### Exercise task
Make an exact copy of the lines below.

..............................

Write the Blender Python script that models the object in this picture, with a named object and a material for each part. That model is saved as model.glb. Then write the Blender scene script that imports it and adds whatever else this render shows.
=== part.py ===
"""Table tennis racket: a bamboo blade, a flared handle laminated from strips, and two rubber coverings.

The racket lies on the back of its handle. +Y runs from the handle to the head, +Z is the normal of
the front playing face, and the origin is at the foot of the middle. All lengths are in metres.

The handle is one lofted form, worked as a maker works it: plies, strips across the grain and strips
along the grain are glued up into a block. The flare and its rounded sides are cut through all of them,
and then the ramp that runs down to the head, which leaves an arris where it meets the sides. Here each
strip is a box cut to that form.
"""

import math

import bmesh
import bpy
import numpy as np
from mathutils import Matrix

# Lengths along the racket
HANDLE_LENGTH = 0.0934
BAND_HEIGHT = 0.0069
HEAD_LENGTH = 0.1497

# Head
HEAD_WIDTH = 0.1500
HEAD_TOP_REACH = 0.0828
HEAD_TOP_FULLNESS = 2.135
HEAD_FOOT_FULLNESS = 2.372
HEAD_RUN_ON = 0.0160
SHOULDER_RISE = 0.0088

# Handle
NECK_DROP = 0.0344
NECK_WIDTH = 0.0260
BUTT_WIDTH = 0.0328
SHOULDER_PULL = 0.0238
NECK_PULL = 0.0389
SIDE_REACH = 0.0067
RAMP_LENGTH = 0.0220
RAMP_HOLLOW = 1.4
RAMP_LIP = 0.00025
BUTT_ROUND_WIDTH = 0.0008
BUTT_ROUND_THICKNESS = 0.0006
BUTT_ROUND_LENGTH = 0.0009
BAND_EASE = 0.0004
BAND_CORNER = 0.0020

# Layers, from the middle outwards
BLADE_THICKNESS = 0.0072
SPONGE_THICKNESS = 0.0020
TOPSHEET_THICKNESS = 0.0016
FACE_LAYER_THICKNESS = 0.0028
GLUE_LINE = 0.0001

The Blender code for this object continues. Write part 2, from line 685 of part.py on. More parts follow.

..............................

### Exercise answer
Write the Blender Python script that models the object in this picture, with a named object and a material for each part. That model is saved as model.glb. Then write the Blender scene script that imports it and adds whatever else this render shows.
=== part.py ===
"""Table tennis racket: a bamboo blade, a flared handle laminated from strips, and two rubber coverings.

The racket lies on the back of its handle. +Y runs from the handle to the head, +Z is the normal of
the front playing face, and the origin is at the foot of the middle. All lengths are in metres.

The handle is one lofted form, worked as a maker works it: plies, strips across the grain and strips
along the grain are glued up into a block. The flare and its rounded sides are cut through all of them,
and then the ramp that runs down to the head, which leaves an arris where it meets the sides. Here each
strip is a box cut to that form.
"""

import math

import bmesh
import bpy
import numpy as np
from mathutils import Matrix

# Lengths along the racket
HANDLE_LENGTH = 0.0934
BAND_HEIGHT = 0.0069
HEAD_LENGTH = 0.1497

# Head
HEAD_WIDTH = 0.1500
HEAD_TOP_REACH = 0.0828
HEAD_TOP_FULLNESS = 2.135
HEAD_FOOT_FULLNESS = 2.372
HEAD_RUN_ON = 0.0160
SHOULDER_RISE = 0.0088

# Handle
NECK_DROP = 0.0344
NECK_WIDTH = 0.0260
BUTT_WIDTH = 0.0328
SHOULDER_PULL = 0.0238
NECK_PULL = 0.0389
SIDE_REACH = 0.0067
RAMP_LENGTH = 0.0220
RAMP_HOLLOW = 1.4
RAMP_LIP = 0.00025
BUTT_ROUND_WIDTH = 0.0008
BUTT_ROUND_THICKNESS = 0.0006
BUTT_ROUND_LENGTH = 0.0009
BAND_EASE = 0.0004
BAND_CORNER = 0.0020

# Layers, from the middle outwards
BLADE_THICKNESS = 0.0072
SPONGE_THICKNESS = 0.0020
TOPSHEET_THICKNESS = 0.0016
FACE_LAYER_THICKNESS = 0.0028
GLUE_LINE = 0.0001

The Blender code for this object continues. Write part 2, from line 685 of part.py on. More parts follow.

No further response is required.